Monday, October 17, 2011

ACCA: Signs of global economic recovery have disappeared

KUALA LUMPUR: Any signs of a recovery in the global economy have disappeared, according to the largest ever survey of finance professionals to be undertaken by ACCA (the Association of Chartered Certified Accountants).

It said that three quarters of the 2,873 professionals who took part in the Global Economic Conditions Survey between Aug 19 and Sept 7, 2011 thought global economic conditions were deteriorating or stagnating.

Nearly half, (49%) had lost confidence in the economic prospects of their own organizations, while a similar percentage (45%) thought their governments were not dealing correctly with current economic challenges, it said in a statement Monday, Oct 17.

ACCA said much of the drop in confidence, especially in Europe and the Asia-Pacific region, was down to a flow of bad news rather than the economic fundamentals, which have deteriorated only slightly in the past three months.

ACCA senior policy advisor and survey editor Manos Schizas said the weakening in demand and deteriorating access to finance reported by accountants were not sharp enough to justify the strong negative sentiment which they expressed.

But after taking into account the effects that fear for the future will have on their views, the evidence still pointed to falling economic activity in the developed nations and a sharp slowdown in emerging economies, he said.

Schizas said the drop in confidence could be seen as a result of people waking up to trends which have accumulated for the past year or more.

'Globally, demand has proven to be too weak to sustain reliable growth, investment refuses to pick up and inflation remains high.

'And on top of everything else, it's still unclear whether the sovereign debt crisis in Europe can be contained, or indeed what it will mean if it cannot,' he said.

Although all regions except the Middle East were now in negative territory in terms of both economic and business confidence, ACCA said it was particularly conscious of developments in the Asia-Pacific region, which once led the world into recovery.

'After falling steadily for more than a year, confidence levels in the region are now comparable to, if not lower than, those in Europe, and economies which had undertaken more international trade (such as Singapore or Hong Kong) appear to be the worst hit,' it said.

Meanwhile, the ACCA said only 8% of the sample of the 222 finance professionals who responded in Malaysia reported confidence gains, down from 20% in the last quarter, and 77% (up from 54%) believe the global economy is either stagnating or deteriorating.

ACCA Malaysia country head Jennifer Lopez said this pessimistic outlook on the future was understandable given how inter-connected the current world economy was.

She said the crisis was far from over in the West, with some economies predicted to experience unprecedented catastrophes.

'Having led the global recovery in 2010, there are high expectations that Asia will continue to do so.

'Unfortunately, a lot about the economy is psychological and the gloom and doom sentiment in the West has clearly made an impact in Malaysia,' she said.

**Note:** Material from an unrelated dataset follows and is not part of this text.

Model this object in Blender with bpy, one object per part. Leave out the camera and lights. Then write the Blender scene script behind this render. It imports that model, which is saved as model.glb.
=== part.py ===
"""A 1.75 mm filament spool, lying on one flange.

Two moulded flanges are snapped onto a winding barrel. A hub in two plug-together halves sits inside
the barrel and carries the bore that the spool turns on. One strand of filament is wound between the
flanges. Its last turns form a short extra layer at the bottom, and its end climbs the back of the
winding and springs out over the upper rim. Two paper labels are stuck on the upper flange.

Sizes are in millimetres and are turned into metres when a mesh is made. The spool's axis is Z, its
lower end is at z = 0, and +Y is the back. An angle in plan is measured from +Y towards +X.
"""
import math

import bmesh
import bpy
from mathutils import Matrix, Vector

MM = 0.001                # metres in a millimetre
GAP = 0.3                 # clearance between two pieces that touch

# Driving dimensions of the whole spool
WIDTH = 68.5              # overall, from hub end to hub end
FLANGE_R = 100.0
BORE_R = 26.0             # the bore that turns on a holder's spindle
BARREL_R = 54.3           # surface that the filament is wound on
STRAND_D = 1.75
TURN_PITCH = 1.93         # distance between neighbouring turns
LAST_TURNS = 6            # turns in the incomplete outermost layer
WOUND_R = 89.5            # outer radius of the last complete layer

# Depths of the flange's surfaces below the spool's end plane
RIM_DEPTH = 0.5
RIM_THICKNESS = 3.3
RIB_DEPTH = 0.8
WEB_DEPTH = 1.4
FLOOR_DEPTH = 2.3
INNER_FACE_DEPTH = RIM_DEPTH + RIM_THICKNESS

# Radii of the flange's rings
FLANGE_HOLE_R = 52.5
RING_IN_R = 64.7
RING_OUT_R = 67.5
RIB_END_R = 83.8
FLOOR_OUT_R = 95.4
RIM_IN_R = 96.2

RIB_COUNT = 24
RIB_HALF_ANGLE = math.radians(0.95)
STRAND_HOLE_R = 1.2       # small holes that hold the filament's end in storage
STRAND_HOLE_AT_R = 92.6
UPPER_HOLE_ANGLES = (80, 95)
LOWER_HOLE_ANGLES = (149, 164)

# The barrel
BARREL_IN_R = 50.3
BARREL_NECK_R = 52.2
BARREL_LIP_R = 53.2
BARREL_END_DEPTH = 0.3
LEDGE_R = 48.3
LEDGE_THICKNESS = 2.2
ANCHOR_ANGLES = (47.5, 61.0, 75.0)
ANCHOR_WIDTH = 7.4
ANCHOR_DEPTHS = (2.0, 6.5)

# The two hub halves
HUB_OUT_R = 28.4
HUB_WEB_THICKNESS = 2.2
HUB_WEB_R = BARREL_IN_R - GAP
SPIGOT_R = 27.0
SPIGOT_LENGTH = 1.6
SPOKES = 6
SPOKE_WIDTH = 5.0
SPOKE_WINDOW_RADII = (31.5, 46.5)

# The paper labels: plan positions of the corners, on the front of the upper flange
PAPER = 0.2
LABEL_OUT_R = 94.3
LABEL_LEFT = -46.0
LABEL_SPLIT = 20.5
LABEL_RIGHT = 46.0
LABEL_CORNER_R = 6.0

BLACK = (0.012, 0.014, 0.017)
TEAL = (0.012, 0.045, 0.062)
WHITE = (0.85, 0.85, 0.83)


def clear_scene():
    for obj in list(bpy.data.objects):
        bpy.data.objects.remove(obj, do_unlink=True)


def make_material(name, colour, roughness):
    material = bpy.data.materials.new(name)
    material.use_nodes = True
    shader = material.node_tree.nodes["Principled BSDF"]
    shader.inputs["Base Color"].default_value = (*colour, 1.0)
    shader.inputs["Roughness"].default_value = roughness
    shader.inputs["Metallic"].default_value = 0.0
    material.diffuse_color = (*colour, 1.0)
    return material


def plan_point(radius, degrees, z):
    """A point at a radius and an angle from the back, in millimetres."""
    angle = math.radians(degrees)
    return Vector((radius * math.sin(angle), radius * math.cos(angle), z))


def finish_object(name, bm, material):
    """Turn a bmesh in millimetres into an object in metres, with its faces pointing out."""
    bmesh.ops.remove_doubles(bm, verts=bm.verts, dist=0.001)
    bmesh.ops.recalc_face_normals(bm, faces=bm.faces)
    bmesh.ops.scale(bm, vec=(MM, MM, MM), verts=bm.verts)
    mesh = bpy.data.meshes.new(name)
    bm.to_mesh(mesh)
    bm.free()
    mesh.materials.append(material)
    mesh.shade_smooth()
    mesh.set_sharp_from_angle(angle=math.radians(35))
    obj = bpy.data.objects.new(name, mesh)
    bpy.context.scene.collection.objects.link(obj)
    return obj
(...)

Lopez said this was reflected in the findings which reported that investment was down sharply, and every last type of business opportunity examined by the GECS appeared to have become rarer.

'That said, the report reveals that inflation appears to be receding and fewer organisations are going out of business.

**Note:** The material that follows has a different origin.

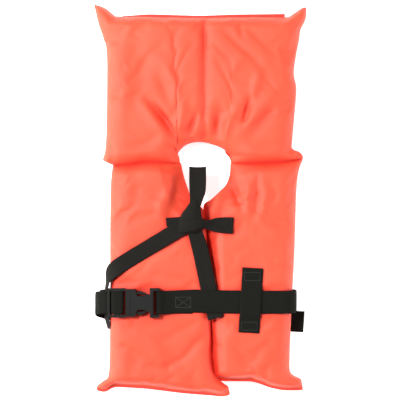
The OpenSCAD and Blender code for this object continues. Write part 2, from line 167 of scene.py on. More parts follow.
CUSHIONS = {
    "panel_left": {
        "bottom": LEFT_HEM, "right": LEFT_INNER + [NECK_LEFT], "top": [SHOULDER_LEFT], "left": LEFT_OUTER,
        "seams": [(HEMMED, LEFT_HEM), ((24, 2.6, 0.03, 6, 0), LEFT_INNER),
                  ((36, 1.12, 0.03, 0, 0), [NECK_LEFT]),
                  (SHOULDER, [SHOULDER_LEFT]), (PINCHED, LEFT_OUTER)],
        "grid": (40, 84),
        "nodes": ("panel_left_front_cover", "panel_left_back_cover"),
        # folds: a line, how far it stands up or is pressed in, and its half width
        "folds": [([(-46, 54), (-50, 15), (-64, -9), (-60, -38)], 4.5, 7),
                  ([(-36, 44), (-40, 5), (-46, -38)], -6, 14),
                  ([(-112, 58), (-104, 20), (-112, -20)], -1.6, 10),
                  ([(-60, -238), (-30, -265), (-22, -290)], -1.5, 9),
                  ([(-92, -204), (-70, -246), (-64, -280)], 1.5, 11),
                  ([(-128, -230), (-112, -262), (-116, -300)], -1.8, 9)],
    },
    "panel_right": {
        "bottom": RIGHT_HEM, "right": RIGHT_OUTER, "top": [SHOULDER_RIGHT],
        "left": [RIGHT_INNER, NECK_RIGHT],
        "seams": [(HEMMED, RIGHT_HEM), (PINCHED, RIGHT_OUTER), (SHOULDER, [SHOULDER_RIGHT]),
                  ((30, 1.2, 0.03, -6, 0), [RIGHT_INNER]), ((42, 1.3, 0.03, 0, 0), [NECK_RIGHT])],
        "grid": (40, 82),
        "nodes": ("panel_right_front_cover", "panel_right_back_cover"),
        "folds": [([(50, 34), (58, 14), (68, -16)], -8.0, 5), ([(72, 42), (78, 10), (78, -24)], 3.6, 6),
                  ([(92, 48), (94, 16), (92, -22)], -4.0, 6), ([(106, 26), (104, -4), (98, -34)], 3.2, 7),
                  ([(124, 30), (132, -30), (128, -100)], -1.8, 12),
                  ([(60, -232), (72, -262), (66, -290)], -1.6, 9),
                  ([(110, -222), (122, -258), (112, -292)], -1.8, 9)],
    },
    "collar": {
        "bottom": [COLLAR_EAR, SHOULDER_LEFT, NECK_TOP, SHOULDER_RIGHT], "right": COLLAR_RIGHT,
        "top": COLLAR_TOP, "left": [COLLAR_LEFT],
        "seams": [(SHOULDER, [SHOULDER_LEFT, SHOULDER_RIGHT]), (SLOPING, [NECK_TOP]),
                  (PINCHED, [COLLAR_RIGHT[1]]),
                  (TOPPED, COLLAR_TOP), (PINCHED, [COLLAR_LEFT])],
        "grid": (78, 56),
        "nodes": ("collar_left_front_cover", "collar_left_back_cover",
                  "collar_right_front_cover", "collar_right_back_cover"),
        "folds": [([(-86, 166), (-66, 142), (-50, 119), (-36, 96)], -12, 6),
                  ([(-96, 158), (-72, 128), (-56, 96)], 4.0, 8),
                  ([(-24, 166), (-32, 134), (-31, 106)], 6.0, 6),
                  ([(-2, 146), (-16, 118), (-17, 102)], -10, 5),
                  ([(-59, 226), (-42, 190), (-34, 158)], 3.0, 7),
                  ([(-72, 210), (-58, 182), (-48, 150)], -2.4, 8),
                  ([(30, 152), (30, 124), (26, 100)], -11, 11),
                  ([(60, 152), (46, 124), (40, 100)], 6.0, 5),
                  ([(82, 172), (77, 148), (71, 122)], -9.0, 5),
                  ([(134, 190), (96, 148), (66, 110)], 6.0, 8),
                  ([(100, 216), (90, 186), (84, 160)], 4.0, 6), ([(76, 244), (46, 206)], 2.4, 9),
                  ([(124, 152), (98, 124), (80, 102)], -4.5, 8),
                  ([(-110, 268), (-94, 214), (-106, 160)], -2.6, 14),
                  ([(140, 276), (124, 230), (132, 180)], -2.2, 12), ([(162, 262), (150, 240)], -5, 7),
                  ([(-138, 236), (-126, 180), (-134, 120)], 2.0, 12),
                  ([(-60, 110), (-90, 92), (-124, 88)], -2.6, 7),
                  ([(70, 96), (106, 88), (140, 92)], -2.6, 7)],
    },
}
BELT_Y = -167.0         # the belt's middle line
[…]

'Respondents expect government spending to rise in the medium term but also feel that with growth slowing to a halt even these higher levels of spending may be unsustainable,' she said.

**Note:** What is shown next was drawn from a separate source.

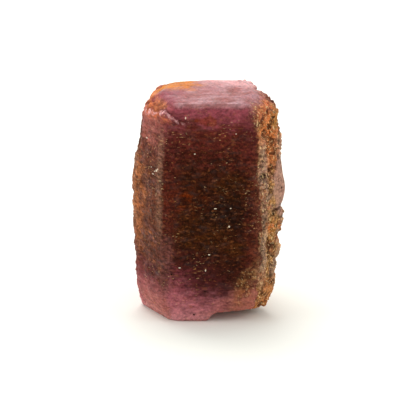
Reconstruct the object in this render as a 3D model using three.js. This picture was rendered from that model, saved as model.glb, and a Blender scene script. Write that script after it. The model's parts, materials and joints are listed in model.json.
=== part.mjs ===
// A rough ruby crystal, standing on its broken lower end.
//
// Corundum grows as a six-sided barrel: prism faces that lean in a little towards both ends, and a
// flat end face across the long axis. Here the barrel is wider than it is deep. Its upper end keeps
// the flat end face between sloping shoulders, and its lower end is snapped off almost flat, with a
// chip out of the front right of it.
//
// Units are millimetres, +Z is up along the crystal's long axis, and the broad smooth prism face
// looks towards -Y. The origin is on the surface that the crystal stands on, under its middle.

import * as THREE from "three";
import { mergeVertices } from "three/addons/utils/BufferGeometryUtils.js";
import { ImprovedNoise } from "three/addons/math/ImprovedNoise.js";

// Driving dimensions.
const WIDTH = 15.2;
const DEPTH = 12.0;
const HEIGHT = 22.6;

// Heights where the prism faces change their lean: the root above the broken end, the waist that
// stands upright, and the crown.
const ROOT = 0.11 * HEIGHT;
const WAIST_LOW = 0.4 * HEIGHT;
const WAIST_HIGH = 0.61 * HEIGHT;
const CROWN = 0.87 * HEIGHT;

// The prism faces, in order: front, right front, right back, back, left back, left front. Azimuth
// is the compass direction that a face looks in, in degrees from +X towards +Y, and reach is its
// distance from the long axis at the waist. It leans in by four angles: foot and root below the
// waist, neck and crown above it. Strips is how many mesh strips cross the face, and worn is how
// deep the edge after it is worn to a band.
const PRISM = [
  { azimuth: -90, reach: DEPTH / 2, foot: 2.4, root: 14, neck: 2.8, crown: 5, strips: 16, worn: 0.12 },
  { azimuth: -31, reach: 0.494 * WIDTH, foot: 5.4, root: 15, neck: 2.4, crown: 5, strips: 11, worn: 0.25 },
  { azimuth: 29, reach: 0.372 * WIDTH, foot: 7.4, root: 18, neck: 3, crown: 6, strips: 15, worn: 0.3 },
  { azimuth: 91, reach: DEPTH / 2, foot: 4, root: 12, neck: 5, crown: 12, strips: 11, worn: 0.35 },
  { azimuth: 150, reach: 0.408 * WIDTH, foot: 2.2, root: 5, neck: 4.2, crown: 6, strips: 14, worn: 0.14 },
  { azimuth: 211, reach: 0.454 * WIDTH, foot: 2.2, root: 20, neck: 3.6, crown: 5, strips: 11, worn: 0.3 },
];

// Mesh rows between the bottom, ROOT, WAIST_LOW, WAIST_HIGH, CROWN, the foot of the shoulders and
// the top, and the rings of the two flat ends, as parts of the way out from the axis.
const ROWS = [6, 13, 9, 11, 3, 8];
const END_RINGS = [0, 0.3, 0.62, 0.87];

// The shoulders start at least this far above CROWN and below HEIGHT.
const SHOULDER_GAP = 0.3;
const HALVINGS = 16;

// Relief: how deep it is, the size of one patch of it, and where its random pattern starts.
const LUMPS = { depth: 0.34, size: 3.6, start: 7.7 };
const KNOBS = { depth: 0.13, size: 1.5, start: 2.3 };
const SHOULDER_WAVES = { depth: 0.3, size: 2.4, start: 5.1, fade: 1 };
const GROWTH_STEPS = { depth: 0.13, size: 7.2, start: 4.2, height: 1.9, waver: 0.6, lip: 0.3, mean: 0.4 };

const { degToRad, lerp, clamp, smoothstep } = THREE.MathUtils;
const perlin = new ImprovedNoise();

function compass(azimuth) {
  return new THREE.Vector2(Math.cos(degToRad(azimuth)), Math.sin(degToRad(azimuth)));
}

// The plane of a broken or bevelled facet: the direction that it looks in (azimuth), how far its
// outward normal rises above the horizontal (rise), and its distance from the axis at one height.
function facet(azimuth, rise, reach, height) {
  const slope = Math.tan(degToRad(rise));
  return { normal: compass(azimuth), reachAt: (z) => reach + slope * (height - z) };
}

// Each cut takes away what lies beyond all of its facets at once: one facet alone makes a bevel,
// and two make a ledge. The shoulders slope down from the flat end face and give it its outline.
const SHOULDERS = [
  [facet(-25, 62, 5.1, HEIGHT)],
  [facet(12, 68, 4.0, HEIGHT)],
  [facet(20, 40, 5.8, 21.5)],
  [facet(86, 62, 2.7, HEIGHT)],
  [facet(103, 60, 2.6, HEIGHT)],
  [facet(95, 30, 4.8, 20.9)],
  [facet(160, 64, 3.75, HEIGHT)],
  [facet(172, 24, 5.75, 21.1)],
];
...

This report coupled with the recent Budget announcement by the prime minister was timely as the findings would definitely make for an interesting discussion during the ACCA Annual Conference 2011 themed Moving Malaysia Towards Becoming A Global Economic Powerhouse, to be held on Oct 20..

'The established trends in the global economy have reached a tipping point, but ACCA believes that this condition calls for a coordinated global response to face the problem.

'Now more than ever, it is important to look beyond the extreme sentiments and focus on the economic fundamentals,' said Lopez.